### DATA SEGMENT
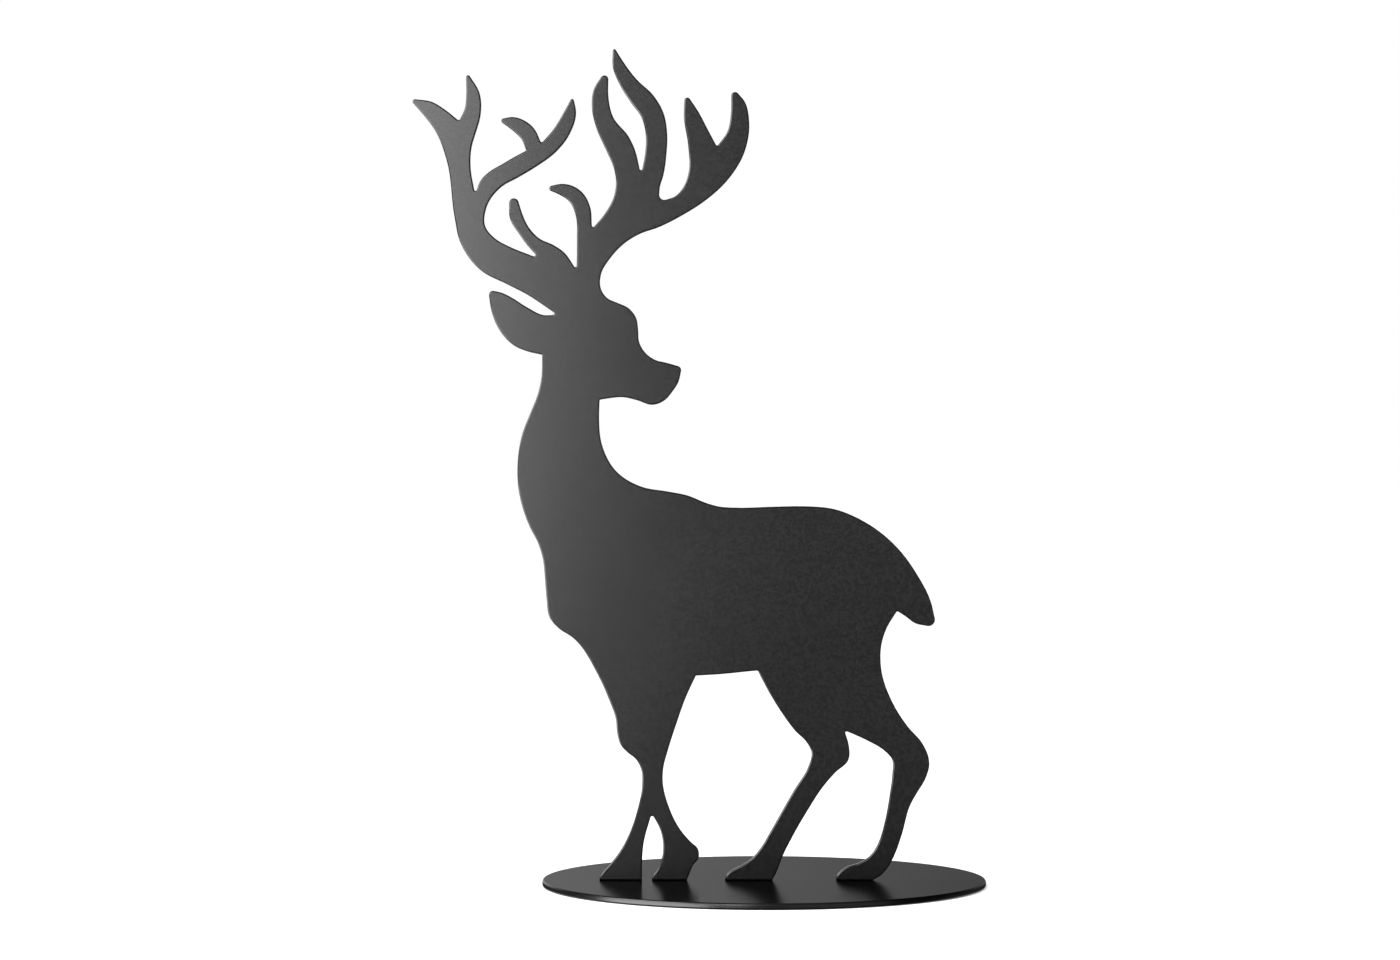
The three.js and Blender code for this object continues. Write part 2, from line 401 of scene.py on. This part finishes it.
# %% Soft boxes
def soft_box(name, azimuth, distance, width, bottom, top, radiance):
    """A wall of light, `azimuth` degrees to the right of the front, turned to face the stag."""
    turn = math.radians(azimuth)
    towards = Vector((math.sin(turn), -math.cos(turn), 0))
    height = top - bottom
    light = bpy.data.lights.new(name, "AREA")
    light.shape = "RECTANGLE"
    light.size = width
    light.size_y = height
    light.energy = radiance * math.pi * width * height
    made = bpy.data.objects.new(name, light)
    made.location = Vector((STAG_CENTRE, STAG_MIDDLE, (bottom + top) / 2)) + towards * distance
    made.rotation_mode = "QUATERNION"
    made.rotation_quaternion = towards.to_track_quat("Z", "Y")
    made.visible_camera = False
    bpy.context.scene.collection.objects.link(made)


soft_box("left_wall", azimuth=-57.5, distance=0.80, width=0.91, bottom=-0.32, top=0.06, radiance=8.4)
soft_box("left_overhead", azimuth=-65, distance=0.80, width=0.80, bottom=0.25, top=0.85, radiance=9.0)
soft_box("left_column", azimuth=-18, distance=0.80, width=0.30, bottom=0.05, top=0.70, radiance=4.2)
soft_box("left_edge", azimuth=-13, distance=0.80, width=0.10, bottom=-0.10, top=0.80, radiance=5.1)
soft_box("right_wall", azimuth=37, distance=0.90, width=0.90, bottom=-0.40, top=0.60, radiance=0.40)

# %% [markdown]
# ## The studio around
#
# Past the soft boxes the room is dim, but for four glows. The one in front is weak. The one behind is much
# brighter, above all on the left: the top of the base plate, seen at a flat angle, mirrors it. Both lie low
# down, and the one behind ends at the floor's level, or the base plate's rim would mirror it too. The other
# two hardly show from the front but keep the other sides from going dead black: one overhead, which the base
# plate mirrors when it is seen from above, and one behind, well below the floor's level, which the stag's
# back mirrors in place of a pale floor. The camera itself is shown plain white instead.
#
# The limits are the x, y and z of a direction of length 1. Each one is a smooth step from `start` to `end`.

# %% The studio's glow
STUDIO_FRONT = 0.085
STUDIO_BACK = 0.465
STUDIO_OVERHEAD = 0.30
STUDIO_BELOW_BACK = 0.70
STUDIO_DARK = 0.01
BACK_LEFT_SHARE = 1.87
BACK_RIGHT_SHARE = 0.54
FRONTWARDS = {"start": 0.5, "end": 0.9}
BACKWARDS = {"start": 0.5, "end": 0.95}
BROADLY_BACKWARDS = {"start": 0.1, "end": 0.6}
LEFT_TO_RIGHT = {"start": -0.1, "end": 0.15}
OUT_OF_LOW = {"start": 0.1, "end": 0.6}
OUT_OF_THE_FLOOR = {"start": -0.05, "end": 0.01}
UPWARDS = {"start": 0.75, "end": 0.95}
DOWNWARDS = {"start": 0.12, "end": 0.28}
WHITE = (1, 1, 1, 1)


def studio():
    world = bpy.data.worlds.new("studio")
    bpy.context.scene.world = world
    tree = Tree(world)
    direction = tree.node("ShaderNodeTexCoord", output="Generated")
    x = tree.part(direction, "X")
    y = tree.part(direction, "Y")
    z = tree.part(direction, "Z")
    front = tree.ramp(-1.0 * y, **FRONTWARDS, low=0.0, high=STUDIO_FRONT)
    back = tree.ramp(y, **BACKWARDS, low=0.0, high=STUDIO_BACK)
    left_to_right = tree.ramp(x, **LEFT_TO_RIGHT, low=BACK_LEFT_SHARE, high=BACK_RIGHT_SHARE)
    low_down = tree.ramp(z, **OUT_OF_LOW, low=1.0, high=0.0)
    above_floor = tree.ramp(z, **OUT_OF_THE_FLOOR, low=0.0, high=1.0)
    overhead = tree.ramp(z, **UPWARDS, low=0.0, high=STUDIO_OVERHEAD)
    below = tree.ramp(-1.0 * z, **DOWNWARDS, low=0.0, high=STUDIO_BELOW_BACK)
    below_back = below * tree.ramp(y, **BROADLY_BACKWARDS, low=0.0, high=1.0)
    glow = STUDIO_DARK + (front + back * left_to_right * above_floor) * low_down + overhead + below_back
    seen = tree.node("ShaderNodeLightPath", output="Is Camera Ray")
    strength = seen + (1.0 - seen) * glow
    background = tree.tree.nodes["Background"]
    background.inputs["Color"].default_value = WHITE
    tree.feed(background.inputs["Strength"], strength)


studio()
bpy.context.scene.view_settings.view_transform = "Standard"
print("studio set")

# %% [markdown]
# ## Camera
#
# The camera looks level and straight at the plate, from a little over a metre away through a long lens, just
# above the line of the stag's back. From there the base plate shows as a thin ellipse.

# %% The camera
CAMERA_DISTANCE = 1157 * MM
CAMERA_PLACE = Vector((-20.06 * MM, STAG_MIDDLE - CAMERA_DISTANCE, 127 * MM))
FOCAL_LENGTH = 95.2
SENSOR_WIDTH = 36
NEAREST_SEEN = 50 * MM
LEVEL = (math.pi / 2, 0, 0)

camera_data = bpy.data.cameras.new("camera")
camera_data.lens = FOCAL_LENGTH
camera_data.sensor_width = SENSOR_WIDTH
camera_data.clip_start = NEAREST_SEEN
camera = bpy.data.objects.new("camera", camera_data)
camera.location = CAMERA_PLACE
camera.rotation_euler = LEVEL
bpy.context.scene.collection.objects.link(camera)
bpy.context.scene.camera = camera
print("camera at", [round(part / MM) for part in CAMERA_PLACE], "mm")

### WHAT YOU ARE ASKED TO DO
Give every line of the material again, exactly as it reads.

### EXERCISE OUTPUT
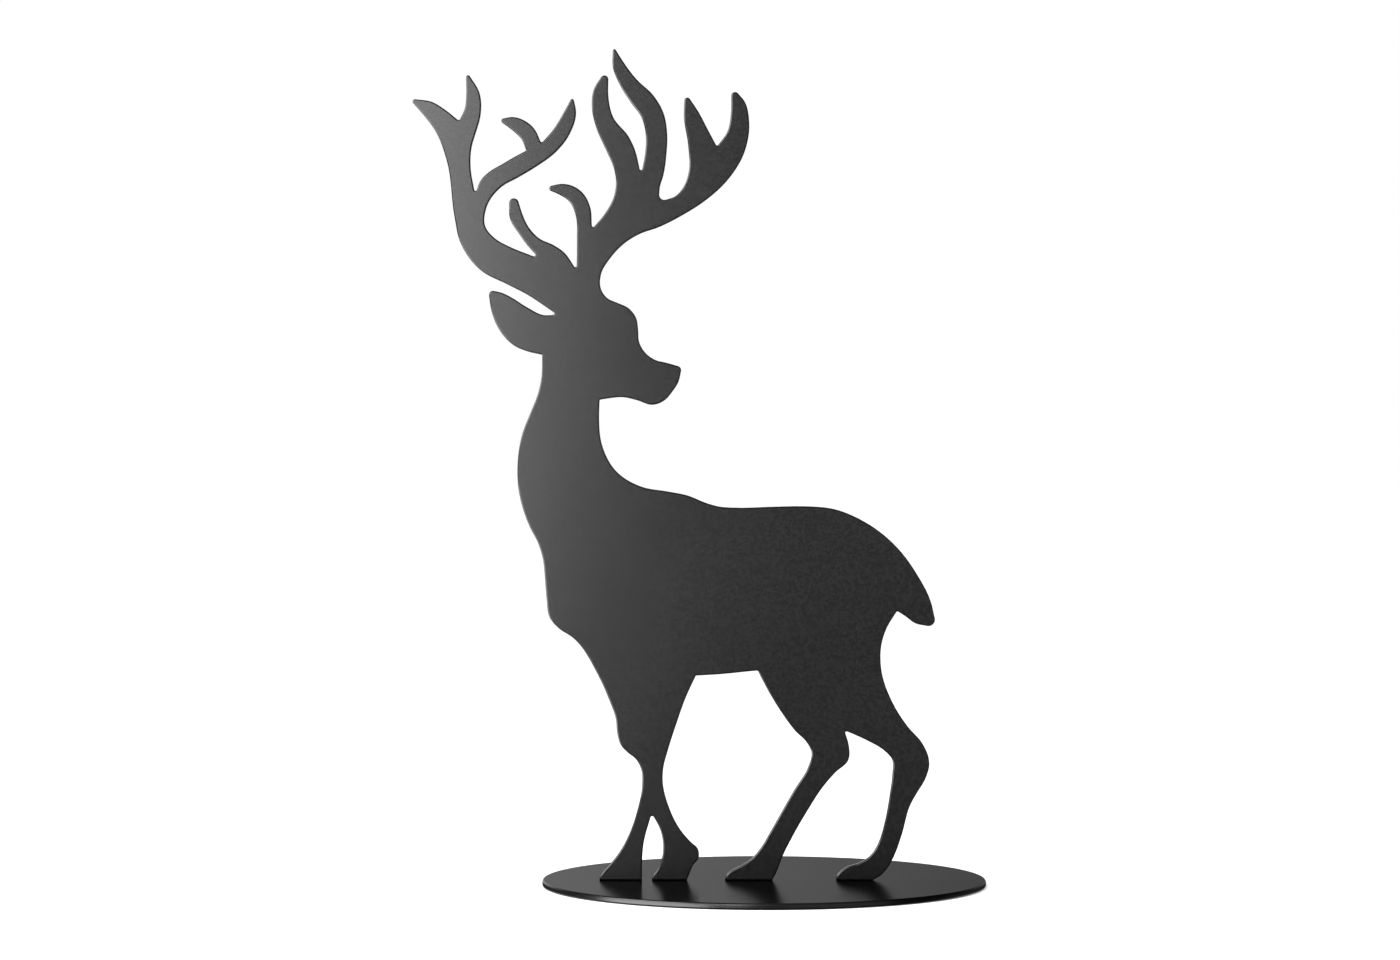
The three.js and Blender code for this object continues. Write part 2, from line 401 of scene.py on. This part finishes it.
# %% Soft boxes
def soft_box(name, azimuth, distance, width, bottom, top, radiance):
    """A wall of light, `azimuth` degrees to the right of the front, turned to face the stag."""
    turn = math.radians(azimuth)
    towards = Vector((math.sin(turn), -math.cos(turn), 0))
    height = top - bottom
    light = bpy.data.lights.new(name, "AREA")
    light.shape = "RECTANGLE"
    light.size = width
    light.size_y = height
    light.energy = radiance * math.pi * width * height
    made = bpy.data.objects.new(name, light)
    made.location = Vector((STAG_CENTRE, STAG_MIDDLE, (bottom + top) / 2)) + towards * distance
    made.rotation_mode = "QUATERNION"
    made.rotation_quaternion = towards.to_track_quat("Z", "Y")
    made.visible_camera = False
    bpy.context.scene.collection.objects.link(made)


soft_box("left_wall", azimuth=-57.5, distance=0.80, width=0.91, bottom=-0.32, top=0.06, radiance=8.4)
soft_box("left_overhead", azimuth=-65, distance=0.80, width=0.80, bottom=0.25, top=0.85, radiance=9.0)
soft_box("left_column", azimuth=-18, distance=0.80, width=0.30, bottom=0.05, top=0.70, radiance=4.2)
soft_box("left_edge", azimuth=-13, distance=0.80, width=0.10, bottom=-0.10, top=0.80, radiance=5.1)
soft_box("right_wall", azimuth=37, distance=0.90, width=0.90, bottom=-0.40, top=0.60, radiance=0.40)

# %% [markdown]
# ## The studio around
#
# Past the soft boxes the room is dim, but for four glows. The one in front is weak. The one behind is much
# brighter, above all on the left: the top of the base plate, seen at a flat angle, mirrors it. Both lie low
# down, and the one behind ends at the floor's level, or the base plate's rim would mirror it too. The other
# two hardly show from the front but keep the other sides from going dead black: one overhead, which the base
# plate mirrors when it is seen from above, and one behind, well below the floor's level, which the stag's
# back mirrors in place of a pale floor. The camera itself is shown plain white instead.
#
# The limits are the x, y and z of a direction of length 1. Each one is a smooth step from `start` to `end`.

# %% The studio's glow
STUDIO_FRONT = 0.085
STUDIO_BACK = 0.465
STUDIO_OVERHEAD = 0.30
STUDIO_BELOW_BACK = 0.70
STUDIO_DARK = 0.01
BACK_LEFT_SHARE = 1.87
BACK_RIGHT_SHARE = 0.54
FRONTWARDS = {"start": 0.5, "end": 0.9}
BACKWARDS = {"start": 0.5, "end": 0.95}
BROADLY_BACKWARDS = {"start": 0.1, "end": 0.6}
LEFT_TO_RIGHT = {"start": -0.1, "end": 0.15}
OUT_OF_LOW = {"start": 0.1, "end": 0.6}
OUT_OF_THE_FLOOR = {"start": -0.05, "end": 0.01}
UPWARDS = {"start": 0.75, "end": 0.95}
DOWNWARDS = {"start": 0.12, "end": 0.28}
WHITE = (1, 1, 1, 1)


def studio():
    world = bpy.data.worlds.new("studio")
    bpy.context.scene.world = world
    tree = Tree(world)
    direction = tree.node("ShaderNodeTexCoord", output="Generated")
    x = tree.part(direction, "X")
    y = tree.part(direction, "Y")
    z = tree.part(direction, "Z")
    front = tree.ramp(-1.0 * y, **FRONTWARDS, low=0.0, high=STUDIO_FRONT)
    back = tree.ramp(y, **BACKWARDS, low=0.0, high=STUDIO_BACK)
    left_to_right = tree.ramp(x, **LEFT_TO_RIGHT, low=BACK_LEFT_SHARE, high=BACK_RIGHT_SHARE)
    low_down = tree.ramp(z, **OUT_OF_LOW, low=1.0, high=0.0)
    above_floor = tree.ramp(z, **OUT_OF_THE_FLOOR, low=0.0, high=1.0)
    overhead = tree.ramp(z, **UPWARDS, low=0.0, high=STUDIO_OVERHEAD)
    below = tree.ramp(-1.0 * z, **DOWNWARDS, low=0.0, high=STUDIO_BELOW_BACK)
    below_back = below * tree.ramp(y, **BROADLY_BACKWARDS, low=0.0, high=1.0)
    glow = STUDIO_DARK + (front + back * left_to_right * above_floor) * low_down + overhead + below_back
    seen = tree.node("ShaderNodeLightPath", output="Is Camera Ray")
    strength = seen + (1.0 - seen) * glow
    background = tree.tree.nodes["Background"]
    background.inputs["Color"].default_value = WHITE
    tree.feed(background.inputs["Strength"], strength)


studio()
bpy.context.scene.view_settings.view_transform = "Standard"
print("studio set")

# %% [markdown]
# ## Camera
#
# The camera looks level and straight at the plate, from a little over a metre away through a long lens, just
# above the line of the stag's back. From there the base plate shows as a thin ellipse.

# %% The camera
CAMERA_DISTANCE = 1157 * MM
CAMERA_PLACE = Vector((-20.06 * MM, STAG_MIDDLE - CAMERA_DISTANCE, 127 * MM))
FOCAL_LENGTH = 95.2
SENSOR_WIDTH = 36
NEAREST_SEEN = 50 * MM
LEVEL = (math.pi / 2, 0, 0)

camera_data = bpy.data.cameras.new("camera")
camera_data.lens = FOCAL_LENGTH
camera_data.sensor_width = SENSOR_WIDTH
camera_data.clip_start = NEAREST_SEEN
camera = bpy.data.objects.new("camera", camera_data)
camera.location = CAMERA_PLACE
camera.rotation_euler = LEVEL
bpy.context.scene.collection.objects.link(camera)
bpy.context.scene.camera = camera
print("camera at", [round(part / MM) for part in CAMERA_PLACE], "mm")